Kermadec, Captain Huon de—commander of L’Esperance, one of the ships captained by Admiral d’Entrecasteaux. The Huon River was named by Admiral d’Entrecasteaux in honour of Captain Huon de Kermadec. The name was later applied, by extension, to the Huon Valley and the Huon pine.

kero—kerosene.

kerosene bushAsteraceae Ozothamnus hookeri is smelly when crushed. This is the most common shrub on dry plateaux, which are burnt with some frequency. The leaves are very small (1 or 2 mm and quite narrow), acute, overlapping and scarcely spreading.

kerosene tree—Halfordia scleroxyla, the wood is very inflammable even in a green state, hence the name kerosene tree. Splinters of the wood cause festering when they penetrate the skin. When chewed or used to clean the teeth, as is the habit sometimes of men working in saw-mills, the splinters cause trouble with the gums. Also known as saffronheart.

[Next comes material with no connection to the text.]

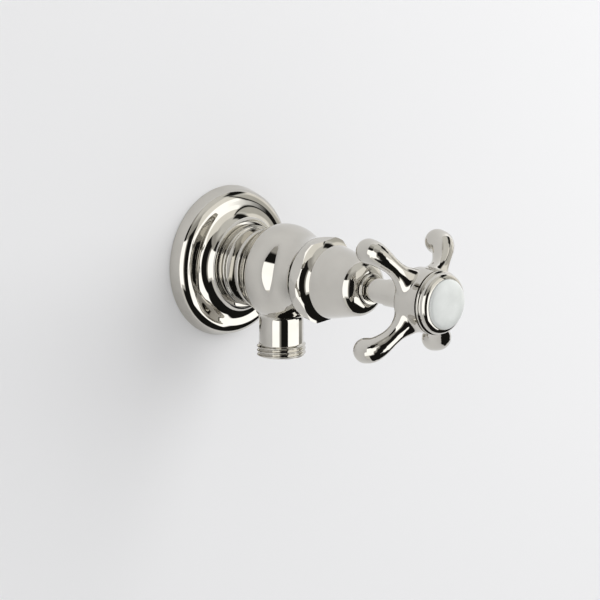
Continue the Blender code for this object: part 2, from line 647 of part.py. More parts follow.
def make_seals():
    seal_outer = CARTRIDGE_BORE_RADIUS - GAP
    rubber_ring("escutcheon_o_ring", FRICTION_OUT, SHANK_RADIUS + GAP, FRICTION_SECTION, AXIS, RUBBER)
    rubber_ring(
        "bonnet_o_ring",
        BONNET_BACK - SPIGOT_RING_BACK,
        FRONT_BORE_RADIUS - GAP - SPIGOT_SECTION,
        SPIGOT_SECTION,
        AXIS,
        RUBBER,
    )
    rubber_ring(
        "cartridge_o_ring",
        PILOT_RING_OUT,
        PILOT_RADIUS - CARTRIDGE_SECTION,
        CARTRIDGE_SECTION,
        AXIS,
        RUBBER,
    )
    outline = ring_outline(SEAT_OUT + GAP, FOOT_OUT + SEAL_DEPTH, seal_outer - SEAL_WALL, seal_outer)
    turned("seat_seal", outline, RUBBER, AXIS, SMALL_STEPS)


# Turning pieces


def make_moving_disc():
    """The disc that turns, with its ports a quarter turn away from the fixed ones: closed."""
    disc = make_disc("moving_disc", MOVING_DISC_BACK, 90, HANDLE)
    slot_size = (3 * HEAD_RADIUS, TONGUE_WIDTH + 2 * GAP, 2 * (TONGUE_HEIGHT + GAP))
    front = MOVING_DISC_BACK + DISC_THICKNESS
    boolean(disc, "DIFFERENCE", block("moving_disc_slot", slot_size, (0.0, 0.0, front), HANDLE))


def make_spindle():
    hole = SCREW_RADIUS + GAP
    hole_end = SCREW_HEAD_BACK - SCREW_LENGTH - SCREW_HOLE_SPARE
    ring_half = STEM_SECTION / 2 + GAP
    groove = SPINDLE_RADIUS - GAP - STEM_SECTION
    clip_groove = SPINDLE_RADIUS - 2 * GAP
    outline = [
        (SPINDLE_END, hole),
        (SPINDLE_END, SPINDLE_STEM_RADIUS),
        (GLAND_FRONT, SPINDLE_STEM_RADIUS),
        (GLAND_FRONT, SPINDLE_NECK_RADIUS),
        (CLIP_FRONT + 2 * GAP, SPINDLE_NECK_RADIUS),
        (CLIP_FRONT + GAP, clip_groove - GAP),
        (CLIP_BACK - GAP, clip_groove - GAP),
        (CLIP_BACK - GAP, SPINDLE_RADIUS),
    ]
    for ring_out in reversed(STEM_RING_OUTS):
        middle = SLIP_FRONT + ring_out
        outline += [
            (middle + ring_half, SPINDLE_RADIUS),
            (middle + ring_half, groove),
            (middle - ring_half, groove),
            (middle - ring_half, SPINDLE_RADIUS),
        ]
    outline += [
        (SLIP_BACK - GAP, SPINDLE_RADIUS),
        (SLIP_BACK - GAP, HEAD_RADIUS),
        (HEAD_BACK, HEAD_RADIUS),
        (HEAD_BACK, 0.0),
        (hole_end, 0.0),
        (hole_end, hole),
    ]
    spindle = turned("spindle", outline, BRASS, HANDLE, SMALL_STEPS)
    flat_depth = HEAD_RADIUS
    for side in (-1, 1):
        centre = (0.0, side * (HEAD_WIDTH + flat_depth) / 2, HEAD_BACK + HEAD_LENGTH / 2 - GAP)
        size = (3 * HEAD_RADIUS, flat_depth, HEAD_LENGTH)
        boolean(spindle, "DIFFERENCE", block(f"head_flat_{side + 1}", size, centre, HANDLE))
    tongue_size = (2 * (HEAD_RADIUS - TONGUE_INSET), TONGUE_WIDTH, 2 * TONGUE_HEIGHT)
    boolean(spindle, "UNION", block("head_tongue", tongue_size, (0.0, 0.0, HEAD_BACK), HANDLE))


def make_spindle_fittings():
    ring_inner = SPINDLE_RADIUS - STEM_SECTION
    for name, ring_out in zip(("spindle_o_ring_lower", "spindle_o_ring_upper"), STEM_RING_OUTS):
        rubber_ring(name, SLIP_FRONT + ring_out, ring_inner, STEM_SECTION, HANDLE, RUBBER)
    slip_inner = SPINDLE_RADIUS + GAP
    outline = ring_outline(SLIP_BACK, SLIP_FRONT, slip_inner, HEAD_RADIUS)
    turned("slip_washer", outline, PLASTIC, HANDLE, SMALL_STEPS)
    clip_inner = SPINDLE_RADIUS - 2 * GAP
    clip_outer = clip_inner + CLIP_WALL
    outline = ring_outline(CLIP_BACK, CLIP_FRONT, clip_inner, clip_outer)
    clip = turned("retaining_clip", outline, STEEL, HANDLE, SMALL_STEPS)
    size = (CLIP_OPENING, 2 * clip_outer, 3 * CLIP_THICKNESS)
    centre = (0.0, -clip_outer, (CLIP_BACK + CLIP_FRONT) / 2)
    boolean(clip, "DIFFERENCE", block("clip_opening", size, centre, HANDLE))


def make_stem_sleeve():
    edge = GAP
    outline = [
        (SLEEVE_FRONT, STEM_BORE),
        (SLEEVE_FRONT, SLEEVE_RADIUS - edge),
        (SLEEVE_FRONT - edge, SLEEVE_RADIUS),
        (SLEEVE_BACK + edge, SLEEVE_RADIUS),
        (SLEEVE_BACK, SLEEVE_RADIUS - edge),
        (SLEEVE_BACK, STEM_BORE),
    ]
    turned("stem_sleeve", outline, PLATE, HANDLE, SMALL_STEPS)


def make_cross_handle():
    flare_radius = HUB_RADIUS - HUB_BACK_ROUNDING
    outline = [
        (HUB_FRONT, STEM_BORE),
        (HUB_FRONT, HUB_RADIUS - HUB_FRONT_EDGE),
        (HUB_FRONT - HUB_FRONT_EDGE, HUB_RADIUS),
    ]
    outline += arc((HUB_BACK + HUB_BACK_ROUNDING, flare_radius), HUB_BACK_ROUNDING, 0, -90, 3)
    flare_steps = 5
    for step in range(1, flare_steps + 1):
        angle = pi / 2 * (1 - step / flare_steps)
        out = HANDLE_NECK_FRONT + HUB_BACK_DEPTH * sin(angle)
        radius = flare_radius - (flare_radius - HANDLE_NECK_RADIUS) * cos(angle)
        outline.append((out, radius))
    outline += [
        (HANDLE_BACK + GAP, HANDLE_NECK_RADIUS),
        (HANDLE_BACK, HANDLE_NECK_RADIUS - GAP),
        (HANDLE_BACK, STEM_BORE),
    ]
    handle = turned("cross_handle", outline, PLATE, HANDLE)
    for number in range(4):
        boolean(handle, "UNION", make_arm(f"arm_{number}", 45 + 90 * number + ARM_TURN))
    radius = RECESS_RADIUS
    top = HUB_FRONT + OVERRUN
    recess = prism("screw_recess", ROUND_STEPS, radius, radius, RECESS_FLOOR, top, HANDLE)
    boolean(handle, "DIFFERENCE", recess)


def arm_station(share):
    """The middle of an arm, as (distance from the axis, out), its half width and half depth."""
    last = len(ARM_STATIONS) - 1
    place = share * last
    number = min(int(place), last - 1)
    part = place - number
    before = ARM_STATIONS[max(number - 1, 0)]
    here = ARM_STATIONS[number]
    there = ARM_STATIONS[number + 1]
    after = ARM_STATIONS[min(number + 2, last)]
    values = []
    for a, b, c, d in zip(before, here, there, after):
        curve = (2 * a - 5 * b + 4 * c - d) * part**2 + (3 * b - a - 3 * c + d) * part**3
        values.append((2 * b + (c - a) * part + curve) / 2)
    return Vector((values[0], HUB_BACK + values[1])), values[2], values[3]


def make_arm(name, direction):
    """One lobe of the cross: a loft of round sections along a drooping line, with a round tip."""
    sections = [arm_station(step / ARM_STEPS) for step in range(ARM_STEPS + 1)]
    end, end_width, end_depth = sections[-1]
    heading = (end - arm_station(0.98)[0]).normalized()
    for step in range(1, ARM_TIP_STEPS + 1):
        angle = radians(ARM_TIP_ANGLE) * step / ARM_TIP_STEPS
        middle = end + heading * end_depth * sin(angle)
        sections.append((middle, end_width * cos(angle), end_depth * cos(angle)))
    away = Vector((cos(radians(direction)), sin(radians(direction)), 0.0))
    across = Vector((-away.y, away.x, 0.0))
    up = Vector((0.0, 0.0, 1.0))
    form = bmesh.new()
    rings = []
    for number, (middle, width, depth) in enumerate(sections):
        after = sections[min(number + 1, len(sections) - 1)][0]
        before = sections[max(number - 1, 0)][0]
        run = (after - before).normalized()
        normal = away * -run.y + up * run.x
        centre = away * middle.x + up * middle.y
        ring = []
        for side in range(ARM_SIDES):
            angle = 2 * pi * side / ARM_SIDES
            corner = centre + width * cos(angle) * across + depth * sin(angle) * normal
            ring.append(form.verts.new(corner))
        rings.append(ring)
    for lower, upper in zip(rings, rings[1:]):
        for side in range(ARM_SIDES):
            beside = (side + 1) % ARM_SIDES
            form.faces.new((lower[side], lower[beside], upper[beside], upper[side]))
    form.faces.new(rings[0])
    form.faces.new(rings[-1])
    bmesh.ops.recalc_face_normals(form, faces=form.faces)
    mesh = bpy.data.meshes.new(name)
    form.to_mesh(mesh)
    form.free()
    return add_object(name, mesh, None, HANDLE, cutter=True)


def make_screw():
    washer_bore = SCREW_RADIUS + GAP
    washer_front = SCREW_WASHER_BACK + SCREW_WASHER
    outline = ring_outline(SCREW_WASHER_BACK, washer_front, washer_bore, SCREW_WASHER_RADIUS)
    turned("screw_washer", outline, STEEL, HANDLE, SMALL_STEPS)
    head_front = SCREW_HEAD_BACK + SCREW_HEAD_HEIGHT
    outline = [
        (head_front, 0.0),
        (head_front, SCREW_HEAD_RADIUS / 2),
        (head_front - SCREW_HEAD_HEIGHT / 4, SCREW_HEAD_RADIUS - SCREW_HEAD_HEIGHT / 4),
        (SCREW_HEAD_BACK + SCREW_HEAD_HEIGHT / 4, SCREW_HEAD_RADIUS),
        (SCREW_HEAD_BACK, SCREW_HEAD_RADIUS),
        (SCREW_HEAD_BACK, SCREW_RADIUS),
        (SCREW_HEAD_BACK - SCREW_LENGTH, SCREW_RADIUS),
        (SCREW_HEAD_BACK - SCREW_LENGTH, 0.0),
    ]
    screw = turned("handle_screw", outline, STEEL, HANDLE, SMALL_STEPS, closed=False)
    size = (3 * SCREW_HEAD_RADIUS, SCREW_SLOT_WIDTH, SCREW_HEAD_HEIGHT)
    boolean(screw, "DIFFERENCE", block("screw_slot", size, (0.0, 0.0, head_front), HANDLE))


def make_button():
    recess = BUTTON_RADIUS + GAP
    spigot = RECESS_RADIUS - GAP
    spigot_bore = spigot - BEZEL_SPIGOT_WALL
    rim = recess + BEZEL_RIM
    bead_out = BEZEL_BACK + BEZEL_BEAD
    outline = [(BEZEL_FRONT, recess), (BEZEL_FRONT, rim)]
    outline += arc((BEZEL_FRONT - BEZEL_ROUNDING, rim), BEZEL_ROUNDING, 70, 15, 3)
    outline += [(bead_out + 1.5 * BEZEL_BEAD, BEZEL_WAIST_RADIUS)]
    outline += arc((bead_out, BEZEL_RADIUS - BEZEL_BEAD), BEZEL_BEAD, 60, -90, 4)
    outline += [
        (BEZEL_BACK, spigot),
        (BEZEL_BACK - BEZEL_SPIGOT_LENGTH, spigot),
        (BEZEL_BACK - BEZEL_SPIGOT_LENGTH, spigot_bore),
        (BUTTON_SEAT, spigot_bore),
        (BUTTON_SEAT, recess),
    ]
    turned("button_bezel", outline, PLATE, HANDLE)
    gasket_front = GASKET_BACK + GASKET_THICKNESS
    outline = ring_outline(GASKET_BACK, gasket_front, spigot_bore + GAP, BUTTON_RADIUS - GAP)
    turned("button_gasket", outline, RUBBER, HANDLE, SMALL_STEPS)
    outline = []
    dome_steps = 6
    for step in range(dome_steps + 1):
        angle = pi / 2 * step / dome_steps
        outline.append((BEZEL_FRONT + BUTTON_DOME * cos(angle), BUTTON_RADIUS * sin(angle)))
    outline += [(BUTTON_BACK, BUTTON_RADIUS), (BUTTON_BACK, 0.0)]
    turned("porcelain_button", outline, PORCELAIN, HANDLE, closed=False)


clear_scene()
PARTS = new_collection("angle_valve")
CUTTERS = new_collection("cutters")
PLATE = new_material("polished_nickel", (0.56, 0.54, 0.50), 1.0, 0.08)
BRASS = new_material("machined_brass", (0.60, 0.45, 0.20), 1.0, 0.30)
STEEL = new_material("stainless_steel", (0.45, 0.45, 0.44), 1.0, 0.30)
RUBBER = new_material("black_rubber", (0.02, 0.02, 0.02), 0.0, 0.60)
PLASTIC = new_material("white_acetal", (0.75, 0.75, 0.72), 0.0, 0.45)
CERAMIC = new_material("white_ceramic", (0.80, 0.79, 0.76), 0.0, 0.25)
PORCELAIN = new_material("glazed_porcelain", (0.82, 0.84, 0.83), 0.0, 0.06)
AXIS = new_empty("valve_axis", rotation=(pi / 2, 0.0, 0.0))
HANDLE = new_empty("handle_axis", rotation=(pi / 2, 0.0, 0.0))
OUTLET_AXIS = new_empty("outlet_axis", rotation=(pi, 0.0, 0.0))
OUTLET_AXIS.location = (0.0, -OUTLET_OUT, 0.0)

make_escutcheon()
make_valve_body()
make_bonnet()
make_cartridge_body()
make_disc("fixed_disc", FIXED_DISC_BACK, 0, AXIS)
make_gland_ring()
make_seals()
make_moving_disc()
make_spindle()
make_spindle_fittings()
make_stem_sleeve()
make_cross_handle()
make_screw()
make_button()
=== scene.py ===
"""Angle valve in polished nickel with a porcelain button: its looks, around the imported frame.

The wall is the plane y = 0 and the valve stands out of it along -Y, with +Z up.
Outlines are lists of (out, radius) points, where out is the distance from the wall.
"""

import json
from math import acos, asin, atan2, cos, degrees, hypot, pi, radians, sin, sqrt

import bmesh
import bpy
from mathutils import Matrix, Vector

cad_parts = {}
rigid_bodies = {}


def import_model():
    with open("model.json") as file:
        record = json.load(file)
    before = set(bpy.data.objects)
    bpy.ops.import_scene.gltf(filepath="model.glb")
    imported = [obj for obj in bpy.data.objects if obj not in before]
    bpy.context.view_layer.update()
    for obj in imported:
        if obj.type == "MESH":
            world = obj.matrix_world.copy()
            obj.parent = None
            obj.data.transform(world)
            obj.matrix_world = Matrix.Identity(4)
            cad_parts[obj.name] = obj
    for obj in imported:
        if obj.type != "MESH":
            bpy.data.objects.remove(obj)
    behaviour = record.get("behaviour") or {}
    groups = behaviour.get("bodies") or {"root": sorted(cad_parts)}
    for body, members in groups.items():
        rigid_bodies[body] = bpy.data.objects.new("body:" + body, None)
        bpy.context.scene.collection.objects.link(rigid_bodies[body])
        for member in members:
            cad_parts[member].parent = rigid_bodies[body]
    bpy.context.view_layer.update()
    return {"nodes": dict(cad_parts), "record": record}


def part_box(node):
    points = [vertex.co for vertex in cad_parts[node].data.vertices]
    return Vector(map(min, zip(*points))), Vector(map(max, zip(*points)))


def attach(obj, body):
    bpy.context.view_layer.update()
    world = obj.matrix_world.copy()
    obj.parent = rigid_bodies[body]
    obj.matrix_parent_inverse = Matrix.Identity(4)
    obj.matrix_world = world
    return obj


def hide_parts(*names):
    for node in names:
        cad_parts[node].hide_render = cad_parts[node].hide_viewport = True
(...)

Kerrup-Jmara—the 'water' clan of the Gunditjmara tribe, and traditional owners of the Lake Condah area in the Western District of Victoria. The clan retained their habitation of Lake Condah, following European settlement in the 1850s, by working for the squatters. The area was handed back to its traditional owners in 1987, under the Aboriginal Lands (Lake Condah and Framlingham Forest) Act 1987 (Cth), and is now managed by the Kerrup-Jmara Elders Aboriginal Corporation.

Kerrup-Jmara Elders Aboriginal Corporation—a governing body invested with the power to make by-laws and regulations for the Lake Condah Aboriginal land. The Commonwealth Aboriginal Lands (Lake Condah and Framlingham Forest) Act vests 55 acres of land in the Lake Condah area in the corporation. A further three farming properties were purchased with a grant of $1.5m made by the Victorian government to the Kerrup-Jmara Elders Corporation. In following years, the Victorian government purchased two additional properties for the Corporation—Allambie and Muldoon’s—both of which border on Mount Eccles National Park.

kharsi—toilet; dunny.

khyber/Khyber Pass—(rhyming slang) arse; bum.

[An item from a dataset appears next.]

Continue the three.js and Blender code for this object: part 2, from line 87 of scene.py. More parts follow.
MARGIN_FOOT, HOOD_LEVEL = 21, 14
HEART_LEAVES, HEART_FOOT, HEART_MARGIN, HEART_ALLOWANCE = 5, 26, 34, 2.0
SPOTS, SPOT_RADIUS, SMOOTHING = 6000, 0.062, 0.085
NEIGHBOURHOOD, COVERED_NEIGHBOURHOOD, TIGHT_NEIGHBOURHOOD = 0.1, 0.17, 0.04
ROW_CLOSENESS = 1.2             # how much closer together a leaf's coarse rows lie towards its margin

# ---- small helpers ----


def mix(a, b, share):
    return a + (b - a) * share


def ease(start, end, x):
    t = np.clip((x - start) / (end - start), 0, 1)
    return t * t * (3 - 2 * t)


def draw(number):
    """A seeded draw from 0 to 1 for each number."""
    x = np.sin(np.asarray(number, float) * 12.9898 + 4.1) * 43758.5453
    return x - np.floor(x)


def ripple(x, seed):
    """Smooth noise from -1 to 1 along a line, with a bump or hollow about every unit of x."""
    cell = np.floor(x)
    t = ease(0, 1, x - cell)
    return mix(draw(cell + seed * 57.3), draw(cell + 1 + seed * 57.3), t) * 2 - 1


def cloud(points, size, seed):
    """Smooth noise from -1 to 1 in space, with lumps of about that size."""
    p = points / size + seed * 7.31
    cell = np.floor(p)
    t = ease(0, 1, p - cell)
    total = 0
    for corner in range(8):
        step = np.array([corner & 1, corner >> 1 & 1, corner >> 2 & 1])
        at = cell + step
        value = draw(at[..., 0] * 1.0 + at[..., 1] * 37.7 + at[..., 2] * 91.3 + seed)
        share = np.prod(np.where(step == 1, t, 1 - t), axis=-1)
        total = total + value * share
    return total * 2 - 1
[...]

kibble—1. grind coarsely. 2. an iron hoisting-bucket used in mines.

kibosh—rubbish; nonsense.

kick—1. thrill; temporary enthusiasm, excitement or pleasure. 2. the sharp, stimulating effect of alcohol or drugs. 3. buying of a round of drinks (or other); shout: e.g., It must be his kick because I shouted the last round! 4. funds; petty savings: e.g., I put a few dollars in the kick every week for Chrissy. 5. the trouser pocket: e.g., Put that money back in your kick, I'll pay for this round. 6. complaint or objection: e.g., What's his kick?

kick against the pricks—persist in futile effort.

kick around with—associate with; be in constant company with: e.g., He kicks around with some tough-looking characters.

kick him where his mother never kissed him—kick him in the bum or genitals.

kick in—contribute or donate money to a common cause: e.g., We're all kicking in a few dollars for a pressie for his retirement.

kick off—1. to die. 2. commence, begin.

kick on—to continue having a good time long after most people have left: e.g., We kicked on till dawn.

kick over—finish; complete: e.g., We should kick that job over in a day.

kick the eye out of a needle—(of a horse) wild, unruly and given to kicking: e.g., That brumby would kick the eye out of a needle.

kick the tin—1. pay for a round of drinks; shout. 2. donate, contribute money to a common cause.

kick up the arse/bum/jumper/khyber/pants/quoit—1. severe incentive or encouragement: e.g., He needs a kick up the quoit every now and then. 2. severe discipline, scolding, reproach, beating, thrashing, punishment.

kick-in—(Australian Rules football) return of football to play after a point.

kick-over—an easy task; e.g., The exams were a kick-over.

kicked from pillar to post—treated poorly; mistreated so as to go from one predicament to another: e.g., Since his parents split up, that child has been kicked from pillar to post.

kicksorter—a device for analysing electrical pulses according to amplitude.

kid-stakes—small; insignificant; trifling; unimportant.

kiddiewink—young child.

kill a brown dog—anything potent, deadly: e.g., Her cooking is bad enough to kill a brown dog!

kill a snake—(of a man) urinate.

kilogram—approximately 2.205 lbs in the metric system, which is used in Australia.

kilojoules—a measure of the energy of food, used instead of calories.

kilometre—a metric unit of measurement equal to approximately 0.62 miles, as used in Australia.